The American market was the other major topic of the conference. Goldman Sachs analysts raised the issue, and Anastassov answered with unusual frankness for a CEO making his debut: the share of business developed in the United States is still far below its potential, and Ferretti needs to better understand what American clients really want — and how to reach them. “The tools that work in Europe — Monaco, Cannes — do not necessarily work the same way in the United States.” It was an admission that work still needs to be done, not an attempt to present the issue as an opportunity already fully under control. But it is significant that the new CEO chose to state this openly rather than simply sell it as a ready-made growth story.

The sharpest exchange, however, concerned cash generation. One investor raised a difficult point to avoid: over the last eight years the group has generated roughly €1 billion in cumulative EBITDA, but only around €100 million in free cash flow. A conversion considered low, though expressed politely and clearly. Management responded by articulating the reasoning behind it: a large portion of cash generation had been absorbed by the major industrial expansion plan carried out between Ravenna, Ancona and La Spezia, with around €380 million invested to increase production capacity. That phase is now substantially complete, and the group expects the normalisation of CapEx — Capital Expenditures, namely investments in long-term assets made by a company — to translate into better EBITDA-to-cash conversion going forward. Anastassov confirmed without hesitation: “It is a priority and we will evaluate every possible option.” Brief, direct, without promises he cannot yet make.

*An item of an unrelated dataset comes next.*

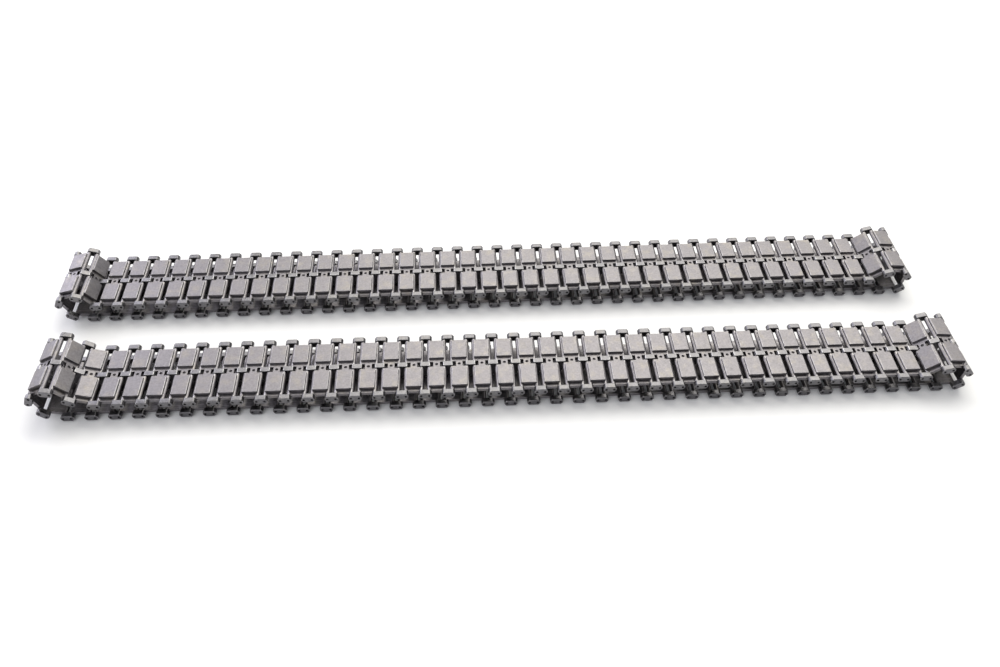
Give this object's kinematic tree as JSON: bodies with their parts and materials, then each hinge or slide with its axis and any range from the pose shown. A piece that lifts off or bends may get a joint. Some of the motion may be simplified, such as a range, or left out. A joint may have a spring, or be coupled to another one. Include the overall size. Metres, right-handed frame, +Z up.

Finally, the governance chapter was unavoidable. One analyst explicitly asked about recent statements by KKCG and the post-shareholders’ meeting climate. Anastassov chose the path of sobriety: his role is “executive, not political”, the main shareholder has been alongside the group for fourteen years, and the previous management governed for twelve. “The only real change is the appointment of a new CEO.” It is difficult to say whether investors found the answer entirely satisfactory. But it is the answer Anastassov chose to give, and for now it is the one on the table.

To conclude, an operational update. April reportedly moved in line with the previous year, while May is already seeing several negotiations at an advanced stage. The new CEO announced his intention to personally meet clients involved in the most important negotiations — particularly in the mid-to-large yacht segment — in order to accelerate order conversion. A sign of style as much as method: I’ll go there myself.

The overall message Ferretti tried to convey is essentially this: the quarterly slowdown is real, but it is a timing issue rather than a structural demand issue. Delayed orders, not lost orders. The backlog is holding, margins remain resilient, the strategy is unchanged.

Now it is up to the numbers to confirm the thesis.